If you still have momentum, you can linger a bit around the waterfront and then head back to your hotel before dinner gets too late — with young kids, that usually means leaving Georgetown while it’s still light enough to keep the transition easy. If you’re staying elsewhere in Washington, DC, a rideshare is the simplest end-of-day move; traffic can be slower near the bridges, so I’d leave a little buffer rather than cutting it close.
If you’re heading to National Zoo, go as early as you can after breakfast — with kids, that’s the sweet spot before it gets crowded and before they get tired. From most central DC hotels, a taxi or rideshare to Woodley Park is the easiest move, usually 15–25 minutes depending on traffic; if you’re near the Metro, the Red Line to Woodley Park-Zoo/Adams Morgan is also very doable, then it’s a short walk downhill to the entrance. The zoo opens around 8 AM and admission is free, which makes it one of the best-value kid stops in the city. Plan on 2 to 2.5 hours and focus on the areas that are easiest with a stroller and most rewarding for little kids — the Asia Trail, lion/giant panda area if open, and the more open paths where you can let them wander without feeling rushed. Bring water and snacks; the shade is nice in parts, but it still feels like a real walk.
After the zoo, head straight into Georgetown for a coffee-and-sugar reset at Baked & Wired. It’s a local favorite and feels a little less polished than the tourist-heavy spots, which is part of the charm. Expect a line, especially on a fall weekend or holiday, but it moves pretty quickly; budget 20 to 30 minutes and roughly $8–15 per person if you’re doing coffee plus a pastry or cupcake. After that, take a slow stroller-friendly stroll along the C&O Canal Towpath — it’s one of the prettiest low-effort walks in DC, and in October the trees along the water can be gorgeous. Enter from the Georgetown side and keep it short and flexible, about 30–45 minutes, so the kids can look at the canal, ducks, and boats without turning the last day into a hike.

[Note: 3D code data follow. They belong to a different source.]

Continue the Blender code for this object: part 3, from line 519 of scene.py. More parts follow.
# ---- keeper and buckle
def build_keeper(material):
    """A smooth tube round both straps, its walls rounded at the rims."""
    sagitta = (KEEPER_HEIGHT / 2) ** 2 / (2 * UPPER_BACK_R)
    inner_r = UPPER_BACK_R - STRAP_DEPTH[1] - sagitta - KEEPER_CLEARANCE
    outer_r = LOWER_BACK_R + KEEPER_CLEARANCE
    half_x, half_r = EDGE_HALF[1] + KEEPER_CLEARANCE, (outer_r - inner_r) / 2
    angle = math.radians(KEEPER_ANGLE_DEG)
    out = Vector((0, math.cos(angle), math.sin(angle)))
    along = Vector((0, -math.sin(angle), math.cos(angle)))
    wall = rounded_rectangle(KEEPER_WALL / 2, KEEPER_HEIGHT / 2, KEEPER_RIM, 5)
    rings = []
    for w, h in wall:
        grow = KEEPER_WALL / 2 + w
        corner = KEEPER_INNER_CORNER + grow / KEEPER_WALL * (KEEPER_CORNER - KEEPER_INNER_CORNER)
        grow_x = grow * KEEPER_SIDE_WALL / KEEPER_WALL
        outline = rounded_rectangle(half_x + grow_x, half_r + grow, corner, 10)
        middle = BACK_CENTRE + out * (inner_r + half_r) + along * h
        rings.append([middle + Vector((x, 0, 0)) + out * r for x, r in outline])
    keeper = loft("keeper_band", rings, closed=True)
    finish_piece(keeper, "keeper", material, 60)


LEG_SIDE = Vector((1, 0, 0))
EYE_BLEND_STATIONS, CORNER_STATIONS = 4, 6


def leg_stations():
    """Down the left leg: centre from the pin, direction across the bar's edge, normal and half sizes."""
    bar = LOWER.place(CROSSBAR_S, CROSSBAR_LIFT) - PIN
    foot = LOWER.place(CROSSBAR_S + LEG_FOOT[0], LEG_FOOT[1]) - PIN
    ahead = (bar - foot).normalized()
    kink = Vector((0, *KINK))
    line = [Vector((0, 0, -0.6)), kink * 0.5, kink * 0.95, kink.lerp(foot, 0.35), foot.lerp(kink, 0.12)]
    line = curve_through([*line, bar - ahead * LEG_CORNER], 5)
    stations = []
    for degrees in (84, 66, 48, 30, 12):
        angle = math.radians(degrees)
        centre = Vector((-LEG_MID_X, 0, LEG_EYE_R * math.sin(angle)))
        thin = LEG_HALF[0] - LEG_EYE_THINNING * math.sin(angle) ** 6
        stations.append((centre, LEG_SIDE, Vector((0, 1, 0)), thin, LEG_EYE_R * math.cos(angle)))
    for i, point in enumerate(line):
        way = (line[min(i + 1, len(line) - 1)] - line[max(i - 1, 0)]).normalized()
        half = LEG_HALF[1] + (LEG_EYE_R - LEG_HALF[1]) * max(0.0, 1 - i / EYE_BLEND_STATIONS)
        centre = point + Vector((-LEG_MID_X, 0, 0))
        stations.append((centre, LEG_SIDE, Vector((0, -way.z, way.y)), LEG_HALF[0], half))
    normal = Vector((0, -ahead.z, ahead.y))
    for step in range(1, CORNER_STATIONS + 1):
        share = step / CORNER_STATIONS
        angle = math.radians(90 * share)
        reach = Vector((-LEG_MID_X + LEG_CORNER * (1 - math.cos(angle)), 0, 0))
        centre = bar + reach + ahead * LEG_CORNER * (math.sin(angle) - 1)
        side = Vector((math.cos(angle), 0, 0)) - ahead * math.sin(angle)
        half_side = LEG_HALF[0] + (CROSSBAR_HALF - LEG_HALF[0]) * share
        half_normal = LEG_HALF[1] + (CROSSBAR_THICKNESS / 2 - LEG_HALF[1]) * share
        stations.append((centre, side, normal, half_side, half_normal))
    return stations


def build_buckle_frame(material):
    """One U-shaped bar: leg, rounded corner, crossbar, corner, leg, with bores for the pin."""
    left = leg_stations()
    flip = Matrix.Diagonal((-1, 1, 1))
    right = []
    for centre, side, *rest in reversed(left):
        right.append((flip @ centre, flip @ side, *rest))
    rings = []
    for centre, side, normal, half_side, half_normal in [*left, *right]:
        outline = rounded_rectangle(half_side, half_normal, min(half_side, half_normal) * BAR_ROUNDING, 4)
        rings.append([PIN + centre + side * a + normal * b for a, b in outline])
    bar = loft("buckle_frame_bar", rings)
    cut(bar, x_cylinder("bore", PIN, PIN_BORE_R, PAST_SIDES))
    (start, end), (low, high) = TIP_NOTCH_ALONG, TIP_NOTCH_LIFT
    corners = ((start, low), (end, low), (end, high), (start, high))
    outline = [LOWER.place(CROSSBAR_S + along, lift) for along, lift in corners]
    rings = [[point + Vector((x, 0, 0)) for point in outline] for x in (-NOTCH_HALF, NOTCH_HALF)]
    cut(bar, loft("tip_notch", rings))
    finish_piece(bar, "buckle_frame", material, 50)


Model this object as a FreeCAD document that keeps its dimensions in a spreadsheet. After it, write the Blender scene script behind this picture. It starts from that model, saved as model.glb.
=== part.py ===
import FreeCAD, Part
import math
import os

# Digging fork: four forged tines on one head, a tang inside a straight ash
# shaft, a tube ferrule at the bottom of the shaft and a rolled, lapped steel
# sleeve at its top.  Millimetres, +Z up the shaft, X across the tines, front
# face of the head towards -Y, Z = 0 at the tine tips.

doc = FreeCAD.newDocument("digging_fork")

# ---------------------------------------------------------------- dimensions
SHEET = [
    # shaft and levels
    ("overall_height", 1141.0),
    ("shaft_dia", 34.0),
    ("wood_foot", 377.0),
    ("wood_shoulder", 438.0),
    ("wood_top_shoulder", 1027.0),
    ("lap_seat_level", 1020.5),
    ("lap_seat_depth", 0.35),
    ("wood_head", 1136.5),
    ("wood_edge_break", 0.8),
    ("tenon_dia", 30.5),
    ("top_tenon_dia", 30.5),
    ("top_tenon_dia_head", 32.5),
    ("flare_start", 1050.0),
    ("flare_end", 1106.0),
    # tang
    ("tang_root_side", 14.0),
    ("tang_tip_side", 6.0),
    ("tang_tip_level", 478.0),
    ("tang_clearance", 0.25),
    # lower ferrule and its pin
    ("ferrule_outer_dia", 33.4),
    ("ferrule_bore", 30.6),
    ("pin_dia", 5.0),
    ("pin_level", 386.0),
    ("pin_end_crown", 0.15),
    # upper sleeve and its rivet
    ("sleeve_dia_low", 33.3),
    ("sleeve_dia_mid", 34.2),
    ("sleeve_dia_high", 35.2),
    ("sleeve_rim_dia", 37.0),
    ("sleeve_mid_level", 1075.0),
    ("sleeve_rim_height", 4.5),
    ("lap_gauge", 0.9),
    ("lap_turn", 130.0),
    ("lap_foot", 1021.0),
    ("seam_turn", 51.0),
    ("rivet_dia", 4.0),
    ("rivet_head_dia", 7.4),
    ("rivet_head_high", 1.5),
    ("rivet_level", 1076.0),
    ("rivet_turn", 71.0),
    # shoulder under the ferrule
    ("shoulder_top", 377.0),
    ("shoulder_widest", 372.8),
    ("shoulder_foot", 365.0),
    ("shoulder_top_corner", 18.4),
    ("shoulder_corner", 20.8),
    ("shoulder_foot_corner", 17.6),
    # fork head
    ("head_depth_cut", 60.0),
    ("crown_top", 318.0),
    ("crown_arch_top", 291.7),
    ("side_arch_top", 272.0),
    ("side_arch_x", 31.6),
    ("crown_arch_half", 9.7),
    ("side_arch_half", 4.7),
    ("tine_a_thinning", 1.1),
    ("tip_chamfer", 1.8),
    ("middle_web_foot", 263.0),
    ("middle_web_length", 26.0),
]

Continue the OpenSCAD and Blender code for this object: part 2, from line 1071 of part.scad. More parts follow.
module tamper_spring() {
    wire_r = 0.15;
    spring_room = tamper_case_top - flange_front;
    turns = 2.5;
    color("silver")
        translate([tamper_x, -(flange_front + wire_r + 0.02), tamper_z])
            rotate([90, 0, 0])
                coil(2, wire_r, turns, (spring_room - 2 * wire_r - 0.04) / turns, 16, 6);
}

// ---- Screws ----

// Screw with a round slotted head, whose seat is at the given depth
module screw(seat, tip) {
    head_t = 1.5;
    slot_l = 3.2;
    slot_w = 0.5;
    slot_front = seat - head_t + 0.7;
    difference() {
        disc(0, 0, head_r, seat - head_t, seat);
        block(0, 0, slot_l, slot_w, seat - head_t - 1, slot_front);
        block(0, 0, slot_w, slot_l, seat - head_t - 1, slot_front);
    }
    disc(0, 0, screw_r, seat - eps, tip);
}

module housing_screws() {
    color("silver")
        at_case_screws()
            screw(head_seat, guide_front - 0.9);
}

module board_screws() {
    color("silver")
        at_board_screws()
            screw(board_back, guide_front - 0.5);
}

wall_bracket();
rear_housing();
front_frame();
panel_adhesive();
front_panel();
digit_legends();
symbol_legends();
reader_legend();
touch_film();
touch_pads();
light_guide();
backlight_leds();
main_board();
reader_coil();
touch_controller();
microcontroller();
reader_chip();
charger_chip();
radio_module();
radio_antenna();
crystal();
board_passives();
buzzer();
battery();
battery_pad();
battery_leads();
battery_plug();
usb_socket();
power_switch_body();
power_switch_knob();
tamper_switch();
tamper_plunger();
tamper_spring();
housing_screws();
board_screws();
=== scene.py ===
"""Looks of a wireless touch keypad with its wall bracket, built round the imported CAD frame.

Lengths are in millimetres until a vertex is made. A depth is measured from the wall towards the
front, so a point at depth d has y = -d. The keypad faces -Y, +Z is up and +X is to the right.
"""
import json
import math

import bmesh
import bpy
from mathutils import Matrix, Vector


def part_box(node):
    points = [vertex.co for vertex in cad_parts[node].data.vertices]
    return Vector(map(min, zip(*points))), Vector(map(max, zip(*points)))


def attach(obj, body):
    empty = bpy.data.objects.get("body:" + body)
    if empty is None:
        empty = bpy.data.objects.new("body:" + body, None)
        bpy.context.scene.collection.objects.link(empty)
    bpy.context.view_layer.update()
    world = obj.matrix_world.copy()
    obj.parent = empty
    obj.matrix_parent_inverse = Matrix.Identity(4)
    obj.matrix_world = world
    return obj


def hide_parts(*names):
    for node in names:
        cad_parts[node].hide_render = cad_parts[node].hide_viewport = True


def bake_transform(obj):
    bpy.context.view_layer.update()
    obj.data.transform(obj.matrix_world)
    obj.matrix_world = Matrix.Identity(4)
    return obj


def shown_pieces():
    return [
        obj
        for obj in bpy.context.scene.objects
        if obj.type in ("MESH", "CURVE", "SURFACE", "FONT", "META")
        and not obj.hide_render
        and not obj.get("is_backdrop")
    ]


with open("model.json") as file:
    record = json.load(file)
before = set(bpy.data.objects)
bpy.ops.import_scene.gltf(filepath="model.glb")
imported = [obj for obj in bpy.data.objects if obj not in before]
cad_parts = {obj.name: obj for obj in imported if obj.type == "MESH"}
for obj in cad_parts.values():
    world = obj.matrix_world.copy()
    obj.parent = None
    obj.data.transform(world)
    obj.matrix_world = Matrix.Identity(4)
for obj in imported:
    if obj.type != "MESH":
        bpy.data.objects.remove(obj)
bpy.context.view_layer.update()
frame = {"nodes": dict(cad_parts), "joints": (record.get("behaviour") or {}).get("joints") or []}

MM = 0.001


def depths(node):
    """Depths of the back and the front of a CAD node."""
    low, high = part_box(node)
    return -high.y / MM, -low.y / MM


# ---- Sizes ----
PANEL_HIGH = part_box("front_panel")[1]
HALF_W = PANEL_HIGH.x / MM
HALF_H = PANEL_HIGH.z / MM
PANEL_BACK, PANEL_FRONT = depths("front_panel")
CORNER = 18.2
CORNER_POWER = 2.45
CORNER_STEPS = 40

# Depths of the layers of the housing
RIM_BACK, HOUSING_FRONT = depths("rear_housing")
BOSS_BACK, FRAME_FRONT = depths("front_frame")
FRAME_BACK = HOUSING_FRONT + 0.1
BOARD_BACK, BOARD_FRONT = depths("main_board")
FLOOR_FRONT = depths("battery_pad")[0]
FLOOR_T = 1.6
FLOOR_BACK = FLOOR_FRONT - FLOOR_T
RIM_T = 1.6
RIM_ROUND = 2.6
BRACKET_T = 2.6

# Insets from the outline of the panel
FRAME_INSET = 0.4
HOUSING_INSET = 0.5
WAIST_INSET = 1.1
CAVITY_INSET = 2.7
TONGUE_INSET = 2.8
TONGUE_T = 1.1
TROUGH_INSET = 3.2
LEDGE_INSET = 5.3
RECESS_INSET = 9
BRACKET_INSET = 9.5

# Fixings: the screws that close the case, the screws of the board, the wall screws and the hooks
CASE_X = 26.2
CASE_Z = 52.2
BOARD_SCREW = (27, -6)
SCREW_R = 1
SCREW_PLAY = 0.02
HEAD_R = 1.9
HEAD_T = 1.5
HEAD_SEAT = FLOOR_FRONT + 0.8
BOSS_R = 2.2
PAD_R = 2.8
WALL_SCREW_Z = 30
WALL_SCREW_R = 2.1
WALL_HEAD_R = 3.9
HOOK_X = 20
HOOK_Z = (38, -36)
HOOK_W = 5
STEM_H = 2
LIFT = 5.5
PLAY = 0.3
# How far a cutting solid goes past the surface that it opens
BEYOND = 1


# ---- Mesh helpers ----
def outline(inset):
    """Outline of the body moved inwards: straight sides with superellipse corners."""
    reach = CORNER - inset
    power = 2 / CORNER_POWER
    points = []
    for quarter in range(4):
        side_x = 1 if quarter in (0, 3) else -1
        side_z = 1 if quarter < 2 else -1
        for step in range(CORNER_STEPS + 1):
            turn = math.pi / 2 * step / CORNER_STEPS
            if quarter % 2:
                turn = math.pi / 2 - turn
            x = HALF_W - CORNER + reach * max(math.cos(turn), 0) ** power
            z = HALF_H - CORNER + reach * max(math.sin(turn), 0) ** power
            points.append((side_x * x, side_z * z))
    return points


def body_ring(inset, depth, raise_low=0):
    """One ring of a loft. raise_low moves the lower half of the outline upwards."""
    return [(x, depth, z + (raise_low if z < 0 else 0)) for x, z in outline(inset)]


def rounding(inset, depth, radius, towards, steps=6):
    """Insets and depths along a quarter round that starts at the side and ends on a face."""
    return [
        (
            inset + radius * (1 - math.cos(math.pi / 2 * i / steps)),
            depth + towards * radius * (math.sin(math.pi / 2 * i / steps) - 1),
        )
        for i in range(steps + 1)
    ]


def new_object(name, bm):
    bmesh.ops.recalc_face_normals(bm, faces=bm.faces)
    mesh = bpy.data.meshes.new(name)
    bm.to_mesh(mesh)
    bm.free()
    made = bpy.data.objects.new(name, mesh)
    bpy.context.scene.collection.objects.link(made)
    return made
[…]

Before you leave, make one last quick stop at Georgetown Cupcake for an easy grab-and-go treat. It’s touristy, yes, but with young kids it’s still a fun, low-pressure final stop and usually faster than sitting down somewhere for dessert. If you’re not hungry, just split a couple of cupcakes and call it a win. Then head back, collect bags, and plan to leave Union Station or your downtown hotel around 2–3 PM for a 5 PM departure — that gives you breathing room for DC traffic, rental return, security, and all the small family delays that somehow always happen at the end of a trip. For DCA, a taxi or rideshare is simplest and usually the least stressful with kids and luggage; for IAD, leave on the earlier side because the transfer is longer and airport security can feel more stretched.